Tributes pour in saying farewell to giant of the game
Munster Rugby described Paul O'Connell as "a leader, a lion, a legend" following his retirement yesterday.
The 36-year-old confirmed he was hanging up his boots following medical advice because of an horrific hamstring injury picked up playing for Ireland at the World Cup last year.
His latest injury setback was one bridge too far the giant of Irish rugby.
"Since sustaining the injury at the World Cup I have been fully focused on returning to fitness and starting an exciting new chapter for both myself and my family in Toulon. Unfortunately, this will no longer be possible," he said.
"I have been blessed to be a professional rugby player for over 14 years and to be part of Munster and Ireland teams that have experienced success."
The Limerick man paid tribute to his family.
He added: "Special thanks go to my wife Emily for her unwavering support through the good and the bad, and to my parents Michael and Shelagh.
"Lastly I would like to thank everyone who has supported the teams I've been a part of."
The worlds of sport, politics and academia, as well as friends and former colleagues, all paid tribute to the former Ireland, Munster and Lions captain.
Brian O'Driscoll said that his former team-mate was "simply irreplaceable". He added: "Really disappointing to see Paul O'Connell having to retire. Sensational career in red and green."
Munster legend Ronan O'Gara also paid tribute to O'Connell, along with young Irish ace Tadgh Furlong, fellow Limerickman Conor Murray and University of Limerick President Professor Don Barry.
O'Connell was unveiled as a Toulon player after last year's World Cup but never got to feature for the French side as he struggled to regain his fitness.
O'Gara said: "Something beautiful and fitting, the great man retires as a one club man. The pride of Limerick and a role model for the rest of the country."
His former Munster and Ireland team-mate Donnacha Ryan said he was disappointed that O'Connell's move to France never materialised but added it was a privilege to play with him.
"It was humbling to be a student of his and an incentive to stay in Munster and sacrifice game time in order to have the ability to train with him," said Ryan. "He'll be successful with whatever he does with the next part of his life."
His alma mater, the University of Limerick (UL), awarded him an honorary doctorate last year and wished Dr O'Connell a happy retirement.
UL President Professor Don Barry said: "I wish him a happy and healthy retirement and I know I speak on behalf of our entire community."
Meanwhile, Dr Eanna Falvey says he will never forget O'Connell's final act on the rugby pitch when his hamstring had been ripped from the bone after being hit from either side by Wesley Fofana and Pascal Papé in that World Cup clash with France.
The half-time whistle went and the Munster second-row remained on his back, hands on his head. On came the stretcher, but he refused to give in; trying one more time to walk from the arena before admitting defeat.
"He was obviously really injured and knew he was in trouble," Falvey recalled.
"He actually didn't want to come off on a stretcher which tells you an awful lot about the guy.
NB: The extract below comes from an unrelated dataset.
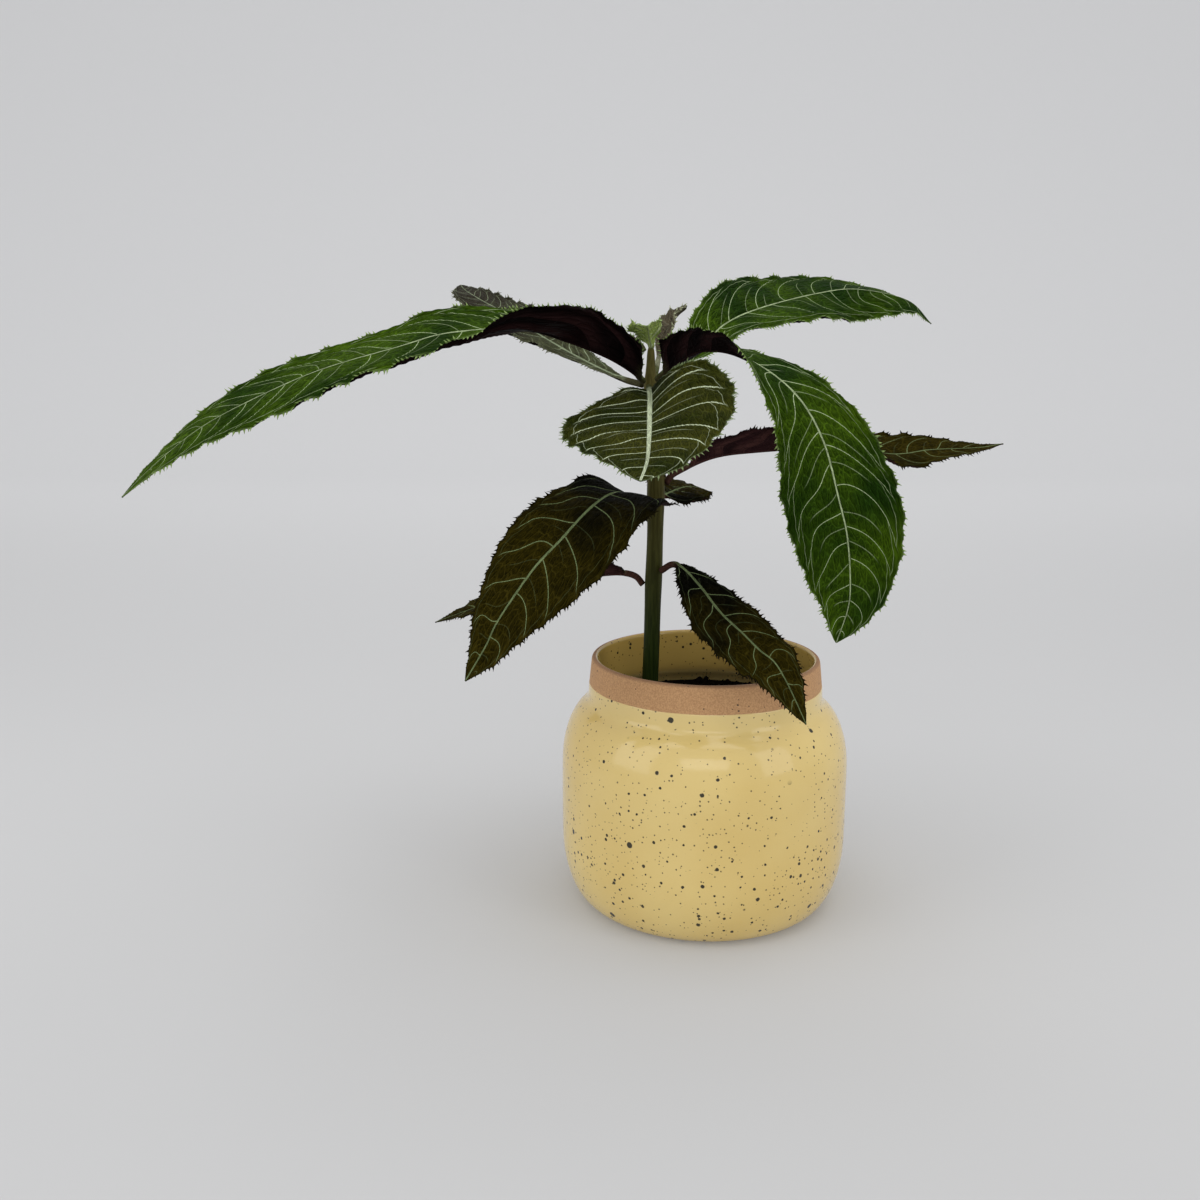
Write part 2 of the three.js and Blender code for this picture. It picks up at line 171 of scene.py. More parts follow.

He tried to stand up and was in absolute agony and had to lie down again.
"You're in a situation where, when you've worked out what's wrong with him on the pitch and the best thing was to take him off the field on a stretcher but you have to respect the person, there's an injured player, an injured man and a man; you have to treat all of those three things.
"I started with Munster in 2003, I know Paul well and have been trucking together with him an awful long time now."
The bravery that marked his work on the pitch was matched by the intense drive for standards off it, but there was always scope for some levity at the right times.
A week later, the totemic lock was confined to the stands having flown back to Cardiff for the World Cup quarter-final against Argentina. Beside him was young gun Furlong who hadn't made the cut for the match-day 23.
"Naturally enough the camera always kept panning to Paulie," the New Ross native recalled with a smile. "The first time we flashed up on the big screen, he just turned to me and said: 'We made it kid'."
"I'm a bit envious that I didn't get more time with him, more campaigns with him, like some of the other lads.
"It was him and Brian O'Driscoll who were the constant 'poster boys' of Irish rugby for a long time.
"He is someone, growing up, that I definitely looked up to. He was constant in the Irish team, always performing well.
"To come in here and meet him, play with him, train with him and learn from him was invaluable."
While Furlong was left frustrated at the little time he shared with O'Connell, Murray has grown up in the same dressing room as his fellow Limerickman and witnessed his famous competitive nature at close hand.
"It wasn't just what you saw on the rugby pitch. It was like that when he was playing table tennis or any little warm-up games before training. That was just the way he was," the scrum-half said.
"He was constantly having little chats with No.9s, No.10s, centres, going over what they were doing and what he expected of them.
"He really just gelled the team together and then you knew he was going to go to war physically and set a high standard for himself and for you to follow."